Brief
Using the data beneath this instruction, retype only the lines from the one that contains "the wheel side" down to the one that contains "bpy.data.objects.remove(obj)", both included, exactly as they appear.

Records for the exercise
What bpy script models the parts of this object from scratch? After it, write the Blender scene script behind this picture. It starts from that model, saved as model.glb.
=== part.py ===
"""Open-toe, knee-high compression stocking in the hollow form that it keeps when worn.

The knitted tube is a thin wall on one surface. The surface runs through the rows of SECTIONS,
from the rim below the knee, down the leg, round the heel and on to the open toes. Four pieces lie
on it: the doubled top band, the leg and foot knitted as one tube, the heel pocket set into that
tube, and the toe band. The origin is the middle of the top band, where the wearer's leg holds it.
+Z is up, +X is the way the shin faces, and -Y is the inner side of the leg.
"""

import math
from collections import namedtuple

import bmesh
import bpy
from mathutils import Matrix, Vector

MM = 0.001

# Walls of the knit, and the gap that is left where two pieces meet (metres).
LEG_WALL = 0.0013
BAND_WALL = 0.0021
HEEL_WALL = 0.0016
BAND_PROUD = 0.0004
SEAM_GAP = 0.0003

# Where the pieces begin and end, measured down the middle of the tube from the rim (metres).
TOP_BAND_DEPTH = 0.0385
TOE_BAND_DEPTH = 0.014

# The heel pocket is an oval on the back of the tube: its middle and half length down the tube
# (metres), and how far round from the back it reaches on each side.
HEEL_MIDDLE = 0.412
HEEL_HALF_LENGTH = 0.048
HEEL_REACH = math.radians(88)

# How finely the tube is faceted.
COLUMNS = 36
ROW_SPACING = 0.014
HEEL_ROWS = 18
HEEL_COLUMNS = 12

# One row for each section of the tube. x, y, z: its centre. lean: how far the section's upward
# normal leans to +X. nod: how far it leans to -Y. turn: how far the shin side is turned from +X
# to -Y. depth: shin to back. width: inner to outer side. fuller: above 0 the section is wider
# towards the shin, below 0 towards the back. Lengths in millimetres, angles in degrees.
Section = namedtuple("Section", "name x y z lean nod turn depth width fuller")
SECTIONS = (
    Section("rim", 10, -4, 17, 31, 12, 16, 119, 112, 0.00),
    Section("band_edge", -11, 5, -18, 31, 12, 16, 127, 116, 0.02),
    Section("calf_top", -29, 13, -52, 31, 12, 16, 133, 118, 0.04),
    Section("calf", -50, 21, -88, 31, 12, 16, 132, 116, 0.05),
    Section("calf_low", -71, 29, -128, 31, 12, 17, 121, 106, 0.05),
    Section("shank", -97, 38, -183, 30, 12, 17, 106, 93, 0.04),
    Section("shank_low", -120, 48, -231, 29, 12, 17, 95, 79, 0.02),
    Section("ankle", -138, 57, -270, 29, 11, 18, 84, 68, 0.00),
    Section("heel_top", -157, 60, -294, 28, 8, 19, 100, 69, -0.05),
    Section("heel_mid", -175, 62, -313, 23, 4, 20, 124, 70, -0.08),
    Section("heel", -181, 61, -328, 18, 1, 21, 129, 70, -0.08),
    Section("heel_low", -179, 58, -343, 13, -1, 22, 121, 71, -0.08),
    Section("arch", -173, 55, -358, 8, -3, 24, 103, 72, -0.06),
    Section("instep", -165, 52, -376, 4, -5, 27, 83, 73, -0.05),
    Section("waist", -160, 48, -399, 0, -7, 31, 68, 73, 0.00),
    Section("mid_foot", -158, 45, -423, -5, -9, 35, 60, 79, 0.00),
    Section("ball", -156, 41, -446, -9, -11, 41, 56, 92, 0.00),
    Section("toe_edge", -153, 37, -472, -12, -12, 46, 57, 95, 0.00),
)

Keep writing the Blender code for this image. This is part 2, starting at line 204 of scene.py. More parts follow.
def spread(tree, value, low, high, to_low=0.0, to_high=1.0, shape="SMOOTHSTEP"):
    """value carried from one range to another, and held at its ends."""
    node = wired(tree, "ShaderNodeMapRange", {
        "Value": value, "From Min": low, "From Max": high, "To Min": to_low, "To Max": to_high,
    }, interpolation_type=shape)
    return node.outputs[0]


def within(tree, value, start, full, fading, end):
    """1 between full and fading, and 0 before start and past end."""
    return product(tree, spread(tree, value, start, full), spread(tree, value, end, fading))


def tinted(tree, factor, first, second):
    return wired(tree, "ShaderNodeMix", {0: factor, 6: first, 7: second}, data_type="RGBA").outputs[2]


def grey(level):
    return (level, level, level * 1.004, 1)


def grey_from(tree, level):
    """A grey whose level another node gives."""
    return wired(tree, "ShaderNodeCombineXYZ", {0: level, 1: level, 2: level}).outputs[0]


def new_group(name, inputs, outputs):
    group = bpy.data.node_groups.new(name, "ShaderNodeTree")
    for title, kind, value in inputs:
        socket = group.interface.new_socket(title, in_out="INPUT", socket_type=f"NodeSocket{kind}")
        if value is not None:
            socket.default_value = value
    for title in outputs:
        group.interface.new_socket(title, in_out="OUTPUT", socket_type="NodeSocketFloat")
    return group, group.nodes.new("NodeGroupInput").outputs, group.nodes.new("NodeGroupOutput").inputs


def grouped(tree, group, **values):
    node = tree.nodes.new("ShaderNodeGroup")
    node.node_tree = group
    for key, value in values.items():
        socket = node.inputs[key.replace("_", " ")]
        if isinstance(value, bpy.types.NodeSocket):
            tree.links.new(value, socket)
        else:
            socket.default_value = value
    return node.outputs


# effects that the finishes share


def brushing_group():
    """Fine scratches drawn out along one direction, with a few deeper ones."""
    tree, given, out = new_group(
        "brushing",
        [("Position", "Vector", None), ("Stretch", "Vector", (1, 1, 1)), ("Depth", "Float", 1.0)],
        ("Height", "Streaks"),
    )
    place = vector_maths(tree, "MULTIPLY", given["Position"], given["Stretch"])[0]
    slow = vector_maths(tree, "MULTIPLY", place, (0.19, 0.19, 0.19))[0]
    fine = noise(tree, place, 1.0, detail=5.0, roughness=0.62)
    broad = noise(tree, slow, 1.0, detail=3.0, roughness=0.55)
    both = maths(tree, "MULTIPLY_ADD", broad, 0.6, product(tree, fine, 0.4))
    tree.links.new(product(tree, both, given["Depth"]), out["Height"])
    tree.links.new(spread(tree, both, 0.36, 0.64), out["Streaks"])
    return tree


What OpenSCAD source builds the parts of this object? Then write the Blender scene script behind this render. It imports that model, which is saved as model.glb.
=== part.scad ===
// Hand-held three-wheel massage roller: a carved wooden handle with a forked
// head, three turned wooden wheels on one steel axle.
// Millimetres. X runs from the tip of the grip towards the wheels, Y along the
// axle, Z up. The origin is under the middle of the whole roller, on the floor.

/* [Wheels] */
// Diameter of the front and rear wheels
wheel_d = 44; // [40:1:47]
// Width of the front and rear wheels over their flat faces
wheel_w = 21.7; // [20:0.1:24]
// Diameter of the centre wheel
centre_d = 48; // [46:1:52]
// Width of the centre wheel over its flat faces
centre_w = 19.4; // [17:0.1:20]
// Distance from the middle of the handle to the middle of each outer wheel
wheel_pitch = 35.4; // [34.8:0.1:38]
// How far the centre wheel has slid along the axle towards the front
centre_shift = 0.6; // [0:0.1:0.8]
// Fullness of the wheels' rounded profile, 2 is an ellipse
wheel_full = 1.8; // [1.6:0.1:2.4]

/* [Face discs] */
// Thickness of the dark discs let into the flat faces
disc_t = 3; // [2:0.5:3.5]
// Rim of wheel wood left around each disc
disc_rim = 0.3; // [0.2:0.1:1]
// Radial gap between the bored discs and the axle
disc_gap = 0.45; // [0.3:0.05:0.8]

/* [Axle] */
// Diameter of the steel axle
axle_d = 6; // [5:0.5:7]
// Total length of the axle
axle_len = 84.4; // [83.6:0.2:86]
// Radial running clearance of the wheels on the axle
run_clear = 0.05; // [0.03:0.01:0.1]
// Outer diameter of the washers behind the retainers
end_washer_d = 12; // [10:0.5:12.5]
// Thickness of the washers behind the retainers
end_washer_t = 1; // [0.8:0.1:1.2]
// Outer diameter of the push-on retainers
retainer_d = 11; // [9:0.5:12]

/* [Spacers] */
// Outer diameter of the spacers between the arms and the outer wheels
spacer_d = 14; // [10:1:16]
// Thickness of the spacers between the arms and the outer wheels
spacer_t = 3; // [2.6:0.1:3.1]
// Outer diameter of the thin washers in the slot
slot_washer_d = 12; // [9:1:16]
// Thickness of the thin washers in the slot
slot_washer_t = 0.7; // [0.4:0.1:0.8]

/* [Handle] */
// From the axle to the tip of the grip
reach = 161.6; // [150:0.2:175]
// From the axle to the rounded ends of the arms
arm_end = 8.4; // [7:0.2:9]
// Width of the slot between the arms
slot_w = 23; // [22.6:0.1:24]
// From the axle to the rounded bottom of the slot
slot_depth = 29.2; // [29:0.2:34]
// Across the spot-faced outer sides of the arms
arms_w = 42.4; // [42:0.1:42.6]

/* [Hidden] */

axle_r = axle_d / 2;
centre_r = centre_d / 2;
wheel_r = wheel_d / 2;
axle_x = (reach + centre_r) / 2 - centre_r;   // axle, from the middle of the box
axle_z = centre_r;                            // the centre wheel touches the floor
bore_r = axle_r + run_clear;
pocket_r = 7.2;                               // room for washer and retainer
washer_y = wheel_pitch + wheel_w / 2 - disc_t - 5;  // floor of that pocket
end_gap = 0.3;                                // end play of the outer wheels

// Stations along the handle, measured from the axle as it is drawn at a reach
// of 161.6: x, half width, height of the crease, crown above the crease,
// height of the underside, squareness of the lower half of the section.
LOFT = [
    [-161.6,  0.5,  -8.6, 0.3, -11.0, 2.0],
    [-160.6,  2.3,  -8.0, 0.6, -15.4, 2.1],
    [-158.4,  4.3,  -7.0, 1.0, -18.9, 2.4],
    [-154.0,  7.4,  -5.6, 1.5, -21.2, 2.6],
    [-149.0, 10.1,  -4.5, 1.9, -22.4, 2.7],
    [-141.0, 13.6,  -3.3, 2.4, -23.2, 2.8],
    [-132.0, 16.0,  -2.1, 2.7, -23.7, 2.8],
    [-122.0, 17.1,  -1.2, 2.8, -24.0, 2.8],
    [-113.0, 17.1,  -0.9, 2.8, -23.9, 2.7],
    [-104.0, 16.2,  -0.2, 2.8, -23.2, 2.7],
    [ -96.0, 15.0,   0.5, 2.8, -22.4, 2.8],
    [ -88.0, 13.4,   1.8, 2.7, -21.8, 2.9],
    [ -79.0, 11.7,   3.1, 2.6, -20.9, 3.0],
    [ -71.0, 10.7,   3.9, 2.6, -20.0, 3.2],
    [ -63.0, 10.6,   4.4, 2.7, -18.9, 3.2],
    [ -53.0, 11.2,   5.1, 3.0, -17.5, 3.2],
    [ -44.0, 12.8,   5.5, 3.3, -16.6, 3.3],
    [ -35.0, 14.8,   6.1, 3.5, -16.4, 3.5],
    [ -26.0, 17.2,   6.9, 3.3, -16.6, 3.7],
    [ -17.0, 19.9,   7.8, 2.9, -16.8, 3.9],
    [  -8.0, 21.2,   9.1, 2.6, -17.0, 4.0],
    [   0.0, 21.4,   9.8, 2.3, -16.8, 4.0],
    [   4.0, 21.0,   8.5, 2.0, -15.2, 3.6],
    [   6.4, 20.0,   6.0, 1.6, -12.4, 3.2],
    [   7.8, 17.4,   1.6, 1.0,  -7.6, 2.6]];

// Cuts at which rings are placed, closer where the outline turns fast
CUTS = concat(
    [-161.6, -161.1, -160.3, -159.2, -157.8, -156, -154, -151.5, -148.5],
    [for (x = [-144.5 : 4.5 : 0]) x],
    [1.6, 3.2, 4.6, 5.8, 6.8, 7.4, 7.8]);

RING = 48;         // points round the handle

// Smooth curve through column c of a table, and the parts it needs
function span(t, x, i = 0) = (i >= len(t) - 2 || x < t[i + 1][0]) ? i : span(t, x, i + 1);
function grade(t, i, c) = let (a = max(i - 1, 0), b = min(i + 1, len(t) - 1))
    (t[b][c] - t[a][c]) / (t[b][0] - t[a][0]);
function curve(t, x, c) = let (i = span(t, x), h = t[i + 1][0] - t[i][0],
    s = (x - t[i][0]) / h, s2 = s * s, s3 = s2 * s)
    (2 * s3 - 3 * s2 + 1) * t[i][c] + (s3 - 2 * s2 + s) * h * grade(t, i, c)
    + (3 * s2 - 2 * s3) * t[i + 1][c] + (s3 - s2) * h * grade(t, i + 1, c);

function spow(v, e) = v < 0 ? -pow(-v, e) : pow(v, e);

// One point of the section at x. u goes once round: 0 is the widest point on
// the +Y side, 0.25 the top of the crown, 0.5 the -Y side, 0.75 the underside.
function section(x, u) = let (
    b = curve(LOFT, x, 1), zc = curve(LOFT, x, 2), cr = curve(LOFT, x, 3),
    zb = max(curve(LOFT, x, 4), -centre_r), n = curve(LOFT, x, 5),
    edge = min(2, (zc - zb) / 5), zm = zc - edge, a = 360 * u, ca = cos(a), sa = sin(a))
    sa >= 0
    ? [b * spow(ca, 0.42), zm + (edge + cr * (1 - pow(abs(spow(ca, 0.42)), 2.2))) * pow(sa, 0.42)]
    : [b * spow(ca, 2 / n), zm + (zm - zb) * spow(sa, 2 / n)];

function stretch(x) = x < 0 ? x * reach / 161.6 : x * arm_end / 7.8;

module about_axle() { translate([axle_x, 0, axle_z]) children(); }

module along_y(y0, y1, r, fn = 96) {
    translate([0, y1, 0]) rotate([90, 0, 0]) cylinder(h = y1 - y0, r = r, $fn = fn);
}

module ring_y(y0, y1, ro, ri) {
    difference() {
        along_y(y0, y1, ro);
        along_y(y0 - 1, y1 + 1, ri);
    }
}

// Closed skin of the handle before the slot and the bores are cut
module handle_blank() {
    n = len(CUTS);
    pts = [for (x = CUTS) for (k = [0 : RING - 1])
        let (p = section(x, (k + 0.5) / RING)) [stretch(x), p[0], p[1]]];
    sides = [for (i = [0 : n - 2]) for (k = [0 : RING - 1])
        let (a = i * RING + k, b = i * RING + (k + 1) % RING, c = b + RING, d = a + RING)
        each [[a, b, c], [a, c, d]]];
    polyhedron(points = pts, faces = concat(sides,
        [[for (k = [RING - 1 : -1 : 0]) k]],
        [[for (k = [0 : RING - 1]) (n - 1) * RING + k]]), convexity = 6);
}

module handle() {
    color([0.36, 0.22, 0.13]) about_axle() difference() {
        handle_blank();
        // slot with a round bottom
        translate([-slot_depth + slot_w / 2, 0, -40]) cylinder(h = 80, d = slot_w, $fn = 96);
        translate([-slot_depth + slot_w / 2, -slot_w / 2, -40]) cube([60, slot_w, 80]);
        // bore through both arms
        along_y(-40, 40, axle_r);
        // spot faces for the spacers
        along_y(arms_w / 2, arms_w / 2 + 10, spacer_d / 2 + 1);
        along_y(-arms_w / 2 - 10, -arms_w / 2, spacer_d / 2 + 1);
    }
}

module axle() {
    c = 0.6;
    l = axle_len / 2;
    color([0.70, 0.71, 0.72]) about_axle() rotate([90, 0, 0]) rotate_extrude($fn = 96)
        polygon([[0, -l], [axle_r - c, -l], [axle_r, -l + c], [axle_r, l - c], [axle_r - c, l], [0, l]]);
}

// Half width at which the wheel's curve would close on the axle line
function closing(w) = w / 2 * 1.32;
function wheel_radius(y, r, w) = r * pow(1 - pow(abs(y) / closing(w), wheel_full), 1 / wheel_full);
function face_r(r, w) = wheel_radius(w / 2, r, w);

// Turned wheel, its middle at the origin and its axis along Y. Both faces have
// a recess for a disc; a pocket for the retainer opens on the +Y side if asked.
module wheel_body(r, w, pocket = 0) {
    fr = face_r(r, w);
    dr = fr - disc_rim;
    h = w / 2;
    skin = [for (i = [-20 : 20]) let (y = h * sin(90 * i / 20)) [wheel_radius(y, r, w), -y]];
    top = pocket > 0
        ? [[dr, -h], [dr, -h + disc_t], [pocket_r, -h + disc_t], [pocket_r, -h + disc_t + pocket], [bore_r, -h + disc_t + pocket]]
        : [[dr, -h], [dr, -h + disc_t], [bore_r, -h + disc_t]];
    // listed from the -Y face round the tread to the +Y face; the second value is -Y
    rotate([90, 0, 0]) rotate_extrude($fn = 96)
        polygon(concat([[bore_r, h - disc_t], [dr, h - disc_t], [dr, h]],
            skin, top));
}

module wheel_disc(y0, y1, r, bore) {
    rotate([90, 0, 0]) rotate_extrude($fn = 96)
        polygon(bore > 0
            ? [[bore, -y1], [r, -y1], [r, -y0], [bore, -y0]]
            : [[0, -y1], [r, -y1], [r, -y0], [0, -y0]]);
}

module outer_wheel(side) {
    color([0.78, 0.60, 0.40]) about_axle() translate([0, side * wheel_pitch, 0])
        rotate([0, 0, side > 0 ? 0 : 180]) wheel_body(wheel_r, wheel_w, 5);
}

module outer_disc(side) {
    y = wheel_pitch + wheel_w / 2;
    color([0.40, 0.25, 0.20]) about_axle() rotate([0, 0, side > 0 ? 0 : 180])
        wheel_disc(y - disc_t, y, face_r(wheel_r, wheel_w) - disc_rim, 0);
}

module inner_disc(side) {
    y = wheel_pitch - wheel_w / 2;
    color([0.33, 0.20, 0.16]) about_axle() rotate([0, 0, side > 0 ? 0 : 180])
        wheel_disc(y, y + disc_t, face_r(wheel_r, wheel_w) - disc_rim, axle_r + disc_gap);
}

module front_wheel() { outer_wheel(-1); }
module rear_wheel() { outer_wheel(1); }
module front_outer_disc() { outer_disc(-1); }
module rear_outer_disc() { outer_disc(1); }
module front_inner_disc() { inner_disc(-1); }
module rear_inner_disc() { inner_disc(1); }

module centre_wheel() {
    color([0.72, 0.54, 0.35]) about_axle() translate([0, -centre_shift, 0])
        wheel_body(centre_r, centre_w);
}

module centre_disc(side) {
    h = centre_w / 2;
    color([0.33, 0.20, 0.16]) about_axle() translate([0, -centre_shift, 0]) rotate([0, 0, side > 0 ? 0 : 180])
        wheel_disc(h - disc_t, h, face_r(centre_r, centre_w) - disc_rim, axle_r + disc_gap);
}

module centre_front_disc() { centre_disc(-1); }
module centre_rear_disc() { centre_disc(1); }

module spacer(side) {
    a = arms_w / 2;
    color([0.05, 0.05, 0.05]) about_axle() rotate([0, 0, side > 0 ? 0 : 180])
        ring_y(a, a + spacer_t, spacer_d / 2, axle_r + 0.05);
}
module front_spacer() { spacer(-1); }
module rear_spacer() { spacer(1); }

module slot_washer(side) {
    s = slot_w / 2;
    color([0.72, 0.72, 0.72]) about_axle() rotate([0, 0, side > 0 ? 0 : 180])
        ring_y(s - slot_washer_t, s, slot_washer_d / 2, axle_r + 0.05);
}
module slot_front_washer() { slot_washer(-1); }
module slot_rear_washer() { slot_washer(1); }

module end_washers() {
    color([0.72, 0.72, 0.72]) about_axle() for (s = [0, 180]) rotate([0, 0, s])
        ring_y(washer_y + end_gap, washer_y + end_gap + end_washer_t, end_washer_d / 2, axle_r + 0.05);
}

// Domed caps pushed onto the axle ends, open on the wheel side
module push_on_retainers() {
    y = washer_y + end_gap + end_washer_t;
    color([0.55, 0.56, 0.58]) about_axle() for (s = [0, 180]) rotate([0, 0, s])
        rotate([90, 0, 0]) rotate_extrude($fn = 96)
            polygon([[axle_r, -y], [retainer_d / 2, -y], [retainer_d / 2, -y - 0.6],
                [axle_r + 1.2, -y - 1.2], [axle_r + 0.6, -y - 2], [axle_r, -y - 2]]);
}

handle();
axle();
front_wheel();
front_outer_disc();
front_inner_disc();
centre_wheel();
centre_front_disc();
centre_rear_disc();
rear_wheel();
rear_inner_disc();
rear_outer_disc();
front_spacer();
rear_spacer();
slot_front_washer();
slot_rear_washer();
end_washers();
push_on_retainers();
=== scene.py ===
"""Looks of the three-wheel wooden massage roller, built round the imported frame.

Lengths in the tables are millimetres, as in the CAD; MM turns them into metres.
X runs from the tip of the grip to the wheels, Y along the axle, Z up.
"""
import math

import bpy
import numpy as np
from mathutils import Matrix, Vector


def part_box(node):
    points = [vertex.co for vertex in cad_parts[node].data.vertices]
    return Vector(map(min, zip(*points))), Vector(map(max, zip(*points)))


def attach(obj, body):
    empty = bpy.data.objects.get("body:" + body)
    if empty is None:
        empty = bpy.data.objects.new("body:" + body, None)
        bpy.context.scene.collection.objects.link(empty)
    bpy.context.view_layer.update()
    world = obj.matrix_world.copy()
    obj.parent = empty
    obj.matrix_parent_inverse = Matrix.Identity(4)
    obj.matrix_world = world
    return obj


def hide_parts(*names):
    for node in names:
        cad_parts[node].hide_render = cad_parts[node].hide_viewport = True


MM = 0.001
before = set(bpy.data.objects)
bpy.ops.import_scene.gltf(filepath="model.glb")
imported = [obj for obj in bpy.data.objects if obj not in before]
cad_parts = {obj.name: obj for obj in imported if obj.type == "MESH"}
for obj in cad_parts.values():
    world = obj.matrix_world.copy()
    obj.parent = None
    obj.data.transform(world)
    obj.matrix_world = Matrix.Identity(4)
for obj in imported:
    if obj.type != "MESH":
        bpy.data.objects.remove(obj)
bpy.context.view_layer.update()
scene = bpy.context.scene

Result
// Domed caps pushed onto the axle ends, open on the wheel side
module push_on_retainers() {
    y = washer_y + end_gap + end_washer_t;
    color([0.55, 0.56, 0.58]) about_axle() for (s = [0, 180]) rotate([0, 0, s])
        rotate([90, 0, 0]) rotate_extrude($fn = 96)
            polygon([[axle_r, -y], [retainer_d / 2, -y], [retainer_d / 2, -y - 0.6],
                [axle_r + 1.2, -y - 1.2], [axle_r + 0.6, -y - 2], [axle_r, -y - 2]]);
}

handle();
axle();
front_wheel();
front_outer_disc();
front_inner_disc();
centre_wheel();
centre_front_disc();
centre_rear_disc();
rear_wheel();
rear_inner_disc();
rear_outer_disc();
front_spacer();
rear_spacer();
slot_front_washer();
slot_rear_washer();
end_washers();
push_on_retainers();
=== scene.py ===
"""Looks of the three-wheel wooden massage roller, built round the imported frame.

Lengths in the tables are millimetres, as in the CAD; MM turns them into metres.
X runs from the tip of the grip to the wheels, Y along the axle, Z up.
"""
import math

import bpy
import numpy as np
from mathutils import Matrix, Vector


def part_box(node):
    points = [vertex.co for vertex in cad_parts[node].data.vertices]
    return Vector(map(min, zip(*points))), Vector(map(max, zip(*points)))


def attach(obj, body):
    empty = bpy.data.objects.get("body:" + body)
    if empty is None:
        empty = bpy.data.objects.new("body:" + body, None)
        bpy.context.scene.collection.objects.link(empty)
    bpy.context.view_layer.update()
    world = obj.matrix_world.copy()
    obj.parent = empty
    obj.matrix_parent_inverse = Matrix.Identity(4)
    obj.matrix_world = world
    return obj


def hide_parts(*names):
    for node in names:
        cad_parts[node].hide_render = cad_parts[node].hide_viewport = True


MM = 0.001
before = set(bpy.data.objects)
bpy.ops.import_scene.gltf(filepath="model.glb")
imported = [obj for obj in bpy.data.objects if obj not in before]
cad_parts = {obj.name: obj for obj in imported if obj.type == "MESH"}
for obj in cad_parts.values():
    world = obj.matrix_world.copy()
    obj.parent = None
    obj.data.transform(world)
    obj.matrix_world = Matrix.Identity(4)
for obj in imported:
    if obj.type != "MESH":
        bpy.data.objects.remove(obj)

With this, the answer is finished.